Short task: Output every entry exactly, from the first line to the last.

>> begin Exercise data

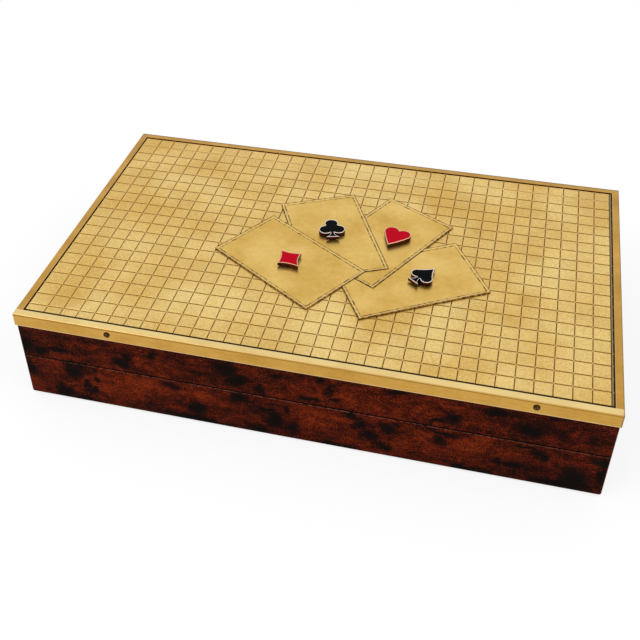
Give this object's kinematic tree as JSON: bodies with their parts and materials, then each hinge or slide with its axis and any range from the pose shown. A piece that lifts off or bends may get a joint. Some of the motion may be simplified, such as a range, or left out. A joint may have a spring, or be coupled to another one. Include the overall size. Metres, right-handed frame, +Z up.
{
  "type": "games box",
  "caption": "Low wooden games box with a hinged lid under an engraved brass grid plate, a fan of plain cards with raised enamel suits, and divided wells inside.",
  "frame": {"origin": "centre of the underside of the baize pad, on the table", "axes": "+X to the right along the long side, +Y to the hinges at the back, +Z up"},
  "size_m": [0.3816, 0.2366, 0.0757],
  "materials": {
    "plate_brass": "hand-ruled brass, satin, patina in the grooves",
    "card_brass": "satin brass, mottled",
    "frame_brass": "drawn brass angle, satin",
    "suit_metal": "dark patinated brass with a bright rim",
    "red_enamel": "glossy red enamel",
    "black_enamel": "glossy black enamel",
    "dark_screw": "blackened screw heads",
    "hinge_brass": "polished brass",
    "burl_veneer": "dark red burl veneer, lacquered",
    "liner_wood": "oiled cedar",
    "board_wood": "plain plywood",
    "baize": "green baize"
  },
  "bodies": {
    "base": {"base_wall_front": "burl_veneer", "base_wall_right": "burl_veneer", "base_wall_back": "burl_veneer", "base_wall_left": "burl_veneer", "base_board": "board_wood", "baize_pad": "baize", "floor_cloth": "baize", "base_liner_front": "liner_wood", "base_liner_right": "liner_wood", "base_liner_back": "liner_wood", "base_liner_left": "liner_wood", "long_divider_left": "liner_wood", "long_divider_right": "liner_wood", "cross_divider_left": "liner_wood", "cross_divider_right": "liner_wood", "channel_partition_1": "liner_wood", "channel_partition_2": "liner_wood", "hinge_base_leaf_left": "hinge_brass", "hinge_base_leaf_right": "hinge_brass", "hinge_pin_left": "hinge_brass", "hinge_pin_right": "hinge_brass", "base_leaf_screw_left_1": "hinge_brass", "base_leaf_screw_left_2": "hinge_brass", "base_leaf_screw_right_1": "hinge_brass", "base_leaf_screw_right_2": "hinge_brass"},
    "lid": {"lid_plate": "plate_brass", "lid_board": "board_wood", "lid_cloth": "baize", "lid_frame_front": "frame_brass", "lid_frame_right": "frame_brass", "lid_frame_back": "frame_brass", "lid_frame_left": "frame_brass", "lid_wall_front": "burl_veneer", "lid_wall_right": "burl_veneer", "lid_wall_back": "burl_veneer", "lid_wall_left": "burl_veneer", "card_diamond": "card_brass", "card_club": "card_brass", "card_heart": "card_brass", "card_spade": "card_brass", "suit_diamond": "suit_metal", "suit_club": "suit_metal", "suit_heart": "suit_metal", "suit_spade": "suit_metal", "enamel_diamond": "red_enamel", "enamel_club": "black_enamel", "enamel_heart": "red_enamel", "enamel_spade": "black_enamel", "frame_screw_front_1": "dark_screw", "frame_screw_front_2": "dark_screw", "frame_screw_back_1": "dark_screw", "frame_screw_back_2": "dark_screw", "frame_screw_left": "dark_screw", "frame_screw_right": "dark_screw", "hinge_lid_leaf_left": "hinge_brass", "hinge_lid_leaf_right": "hinge_brass", "lid_leaf_screw_left_1": "hinge_brass", "lid_leaf_screw_left_2": "hinge_brass", "lid_leaf_screw_right_1": "hinge_brass", "lid_leaf_screw_right_2": "hinge_brass"}
  },
  "joints": [
    {"name": "lid_hinge", "type": "hinge", "parent": "base", "child": "lid", "pos_m": [0, 0.1129, 0.0364], "axis": [-1, 0, 0], "range_deg": [0, 93]}
  ]
}
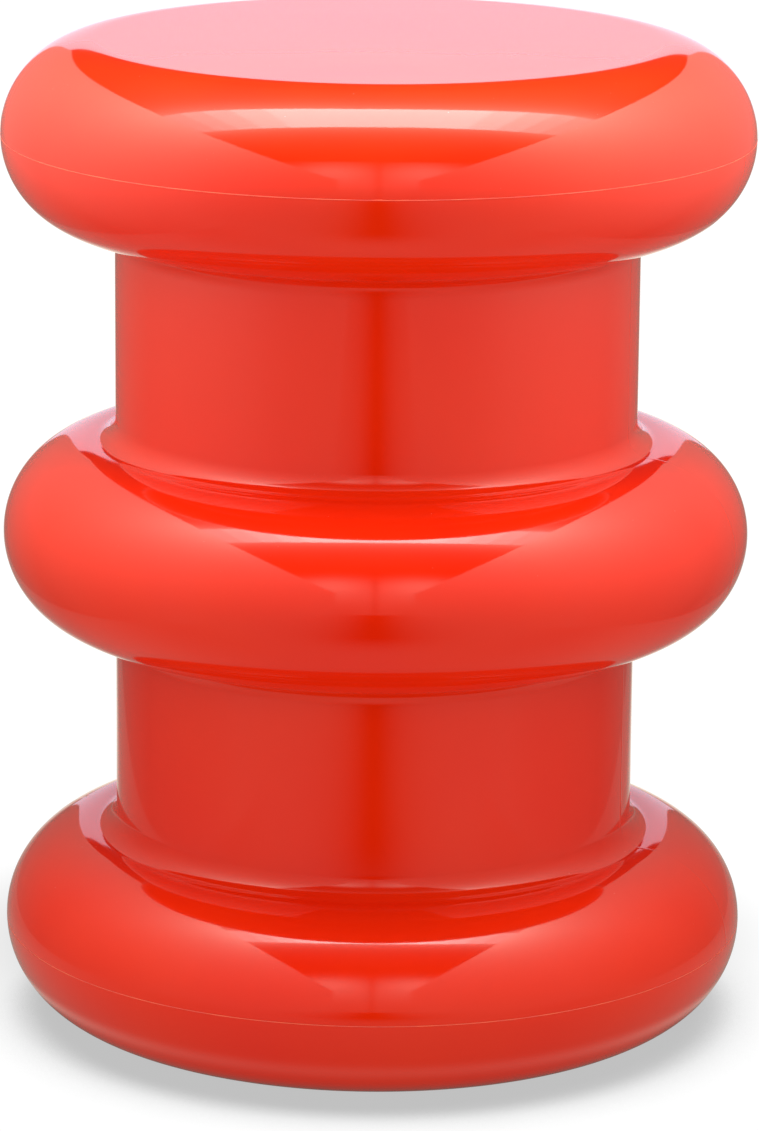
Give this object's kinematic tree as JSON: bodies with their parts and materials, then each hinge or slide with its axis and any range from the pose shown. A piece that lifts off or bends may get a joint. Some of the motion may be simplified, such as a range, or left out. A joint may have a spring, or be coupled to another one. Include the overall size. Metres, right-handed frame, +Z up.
{
  "type": "moulded column stool",
  "caption": "Round red plastic column stool or side table: bulging rings with plain drums between them, a flat seat, and rubber pads under the base.",
  "frame": {"origin": "middle of the floor that the stool stands on, under the centre of the seat", "axes": "+Z up the axis of the column; +X through the middle of foot_pad_1"},
  "size_m": [0.3462, 0.3462, 0.46],
  "materials": {
    "shell": "high gloss moulded",
    "seam": "trimmed adhesive",
    "structure": "fine moulded matte",
    "steel": "zinc plated",
    "pad": "soft matte",
    "plug": "satin moulded"
  },
  "bodies": {
    "root": {"seat_cap": "shell", "body_shell": "shell", "base_pan": "shell", "upper_seam_bead": "seam", "lower_seam_bead": "seam", "seat_stiffener": "structure", "base_stiffener": "structure", "support_tube": "structure", "upper_neck_brace": "structure", "lower_neck_brace": "structure", "base_screws": "steel", "base_washers": "steel", "vent_plug": "plug", "foot_pad_1": "pad", "foot_pad_2": "pad", "foot_pad_3": "pad", "foot_pad_4": "pad", "foot_pad_5": "pad", "foot_pad_6": "pad"}
  },
  "joints": []
}
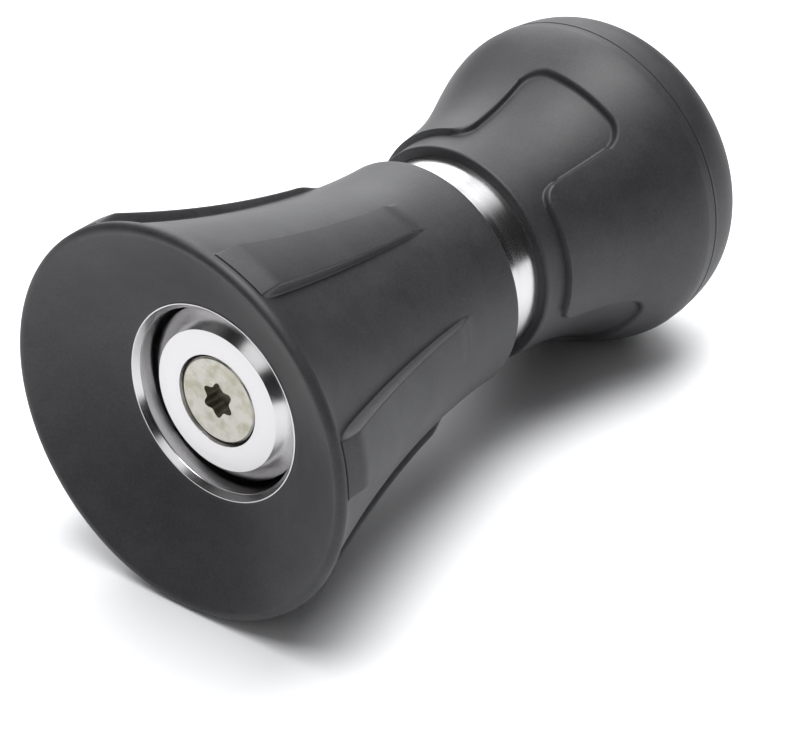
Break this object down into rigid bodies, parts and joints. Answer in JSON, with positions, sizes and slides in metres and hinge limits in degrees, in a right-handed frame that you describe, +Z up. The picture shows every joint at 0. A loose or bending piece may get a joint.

>> end Exercise data

Response below:
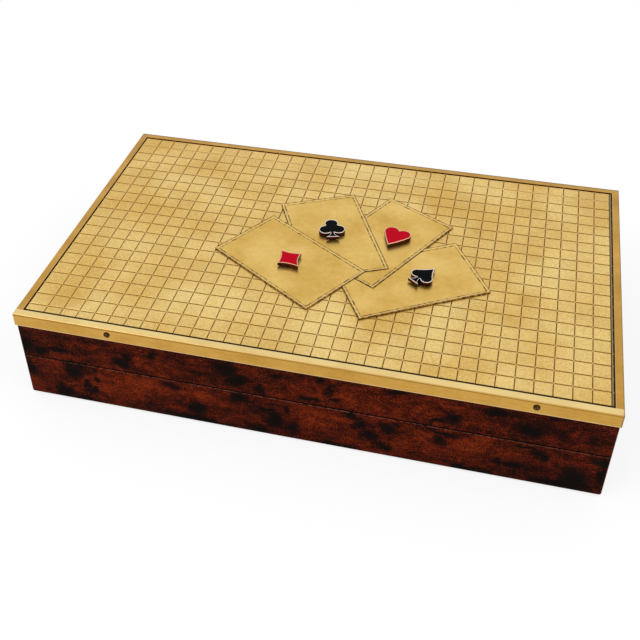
Give this object's kinematic tree as JSON: bodies with their parts and materials, then each hinge or slide with its axis and any range from the pose shown. A piece that lifts off or bends may get a joint. Some of the motion may be simplified, such as a range, or left out. A joint may have a spring, or be coupled to another one. Include the overall size. Metres, right-handed frame, +Z up.
{
  "type": "games box",
  "caption": "Low wooden games box with a hinged lid under an engraved brass grid plate, a fan of plain cards with raised enamel suits, and divided wells inside.",
  "frame": {"origin": "centre of the underside of the baize pad, on the table", "axes": "+X to the right along the long side, +Y to the hinges at the back, +Z up"},
  "size_m": [0.3816, 0.2366, 0.0757],
  "materials": {
    "plate_brass": "hand-ruled brass, satin, patina in the grooves",
    "card_brass": "satin brass, mottled",
    "frame_brass": "drawn brass angle, satin",
    "suit_metal": "dark patinated brass with a bright rim",
    "red_enamel": "glossy red enamel",
    "black_enamel": "glossy black enamel",
    "dark_screw": "blackened screw heads",
    "hinge_brass": "polished brass",
    "burl_veneer": "dark red burl veneer, lacquered",
    "liner_wood": "oiled cedar",
    "board_wood": "plain plywood",
    "baize": "green baize"
  },
  "bodies": {
    "base": {"base_wall_front": "burl_veneer", "base_wall_right": "burl_veneer", "base_wall_back": "burl_veneer", "base_wall_left": "burl_veneer", "base_board": "board_wood", "baize_pad": "baize", "floor_cloth": "baize", "base_liner_front": "liner_wood", "base_liner_right": "liner_wood", "base_liner_back": "liner_wood", "base_liner_left": "liner_wood", "long_divider_left": "liner_wood", "long_divider_right": "liner_wood", "cross_divider_left": "liner_wood", "cross_divider_right": "liner_wood", "channel_partition_1": "liner_wood", "channel_partition_2": "liner_wood", "hinge_base_leaf_left": "hinge_brass", "hinge_base_leaf_right": "hinge_brass", "hinge_pin_left": "hinge_brass", "hinge_pin_right": "hinge_brass", "base_leaf_screw_left_1": "hinge_brass", "base_leaf_screw_left_2": "hinge_brass", "base_leaf_screw_right_1": "hinge_brass", "base_leaf_screw_right_2": "hinge_brass"},
    "lid": {"lid_plate": "plate_brass", "lid_board": "board_wood", "lid_cloth": "baize", "lid_frame_front": "frame_brass", "lid_frame_right": "frame_brass", "lid_frame_back": "frame_brass", "lid_frame_left": "frame_brass", "lid_wall_front": "burl_veneer", "lid_wall_right": "burl_veneer", "lid_wall_back": "burl_veneer", "lid_wall_left": "burl_veneer", "card_diamond": "card_brass", "card_club": "card_brass", "card_heart": "card_brass", "card_spade": "card_brass", "suit_diamond": "suit_metal", "suit_club": "suit_metal", "suit_heart": "suit_metal", "suit_spade": "suit_metal", "enamel_diamond": "red_enamel", "enamel_club": "black_enamel", "enamel_heart": "red_enamel", "enamel_spade": "black_enamel", "frame_screw_front_1": "dark_screw", "frame_screw_front_2": "dark_screw", "frame_screw_back_1": "dark_screw", "frame_screw_back_2": "dark_screw", "frame_screw_left": "dark_screw", "frame_screw_right": "dark_screw", "hinge_lid_leaf_left": "hinge_brass", "hinge_lid_leaf_right": "hinge_brass", "lid_leaf_screw_left_1": "hinge_brass", "lid_leaf_screw_left_2": "hinge_brass", "lid_leaf_screw_right_1": "hinge_brass", "lid_leaf_screw_right_2": "hinge_brass"}
  },
  "joints": [
    {"name": "lid_hinge", "type": "hinge", "parent": "base", "child": "lid", "pos_m": [0, 0.1129, 0.0364], "axis": [-1, 0, 0], "range_deg": [0, 93]}
  ]
}
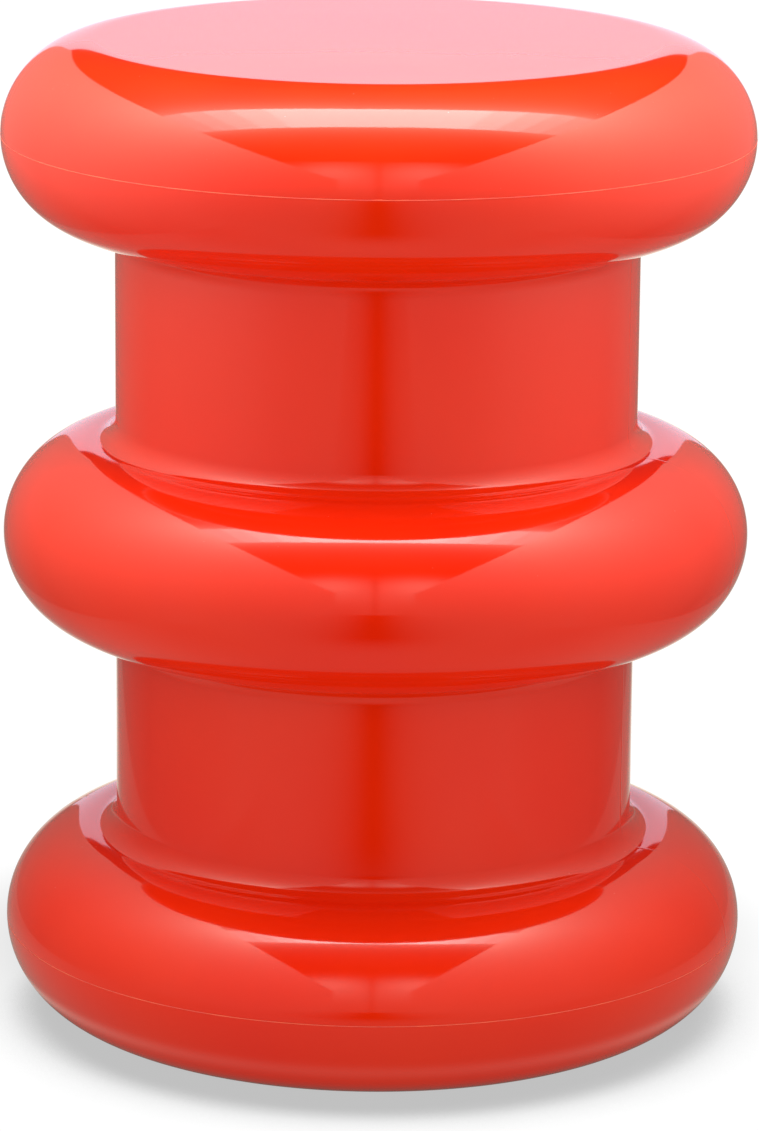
Give this object's kinematic tree as JSON: bodies with their parts and materials, then each hinge or slide with its axis and any range from the pose shown. A piece that lifts off or bends may get a joint. Some of the motion may be simplified, such as a range, or left out. A joint may have a spring, or be coupled to another one. Include the overall size. Metres, right-handed frame, +Z up.
{
  "type": "moulded column stool",
  "caption": "Round red plastic column stool or side table: bulging rings with plain drums between them, a flat seat, and rubber pads under the base.",
  "frame": {"origin": "middle of the floor that the stool stands on, under the centre of the seat", "axes": "+Z up the axis of the column; +X through the middle of foot_pad_1"},
  "size_m": [0.3462, 0.3462, 0.46],
  "materials": {
    "shell": "high gloss moulded",
    "seam": "trimmed adhesive",
    "structure": "fine moulded matte",
    "steel": "zinc plated",
    "pad": "soft matte",
    "plug": "satin moulded"
  },
  "bodies": {
    "root": {"seat_cap": "shell", "body_shell": "shell", "base_pan": "shell", "upper_seam_bead": "seam", "lower_seam_bead": "seam", "seat_stiffener": "structure", "base_stiffener": "structure", "support_tube": "structure", "upper_neck_brace": "structure", "lower_neck_brace": "structure", "base_screws": "steel", "base_washers": "steel", "vent_plug": "plug", "foot_pad_1": "pad", "foot_pad_2": "pad", "foot_pad_3": "pad", "foot_pad_4": "pad", "foot_pad_5": "pad", "foot_pad_6": "pad"}
  },
  "joints": []
}
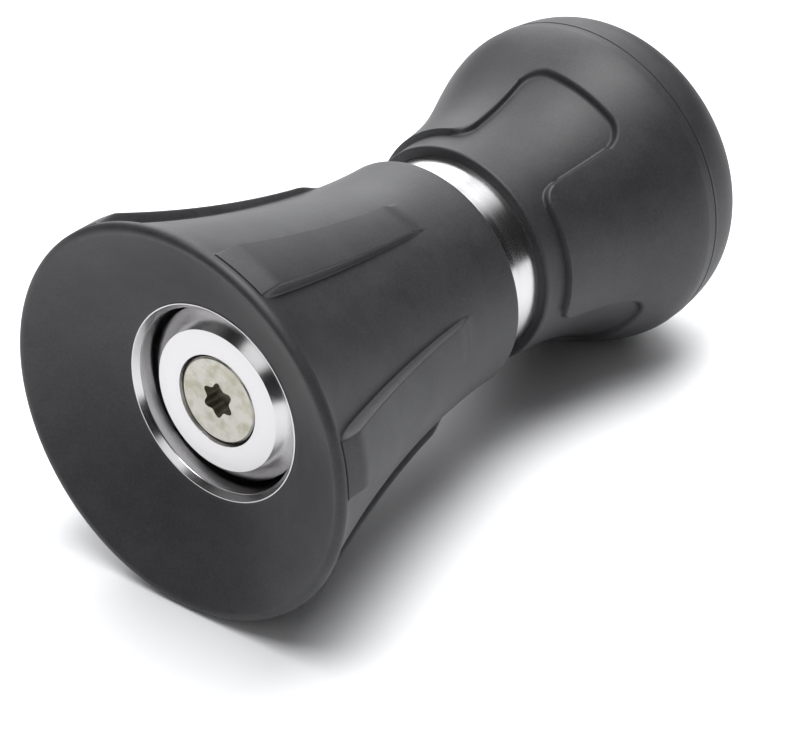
Break this object down into rigid bodies, parts and joints. Answer in JSON, with positions, sizes and slides in metres and hinge limits in degrees, in a right-handed frame that you describe, +Z up. The picture shows every joint at 0. A loose or bending piece may get a joint.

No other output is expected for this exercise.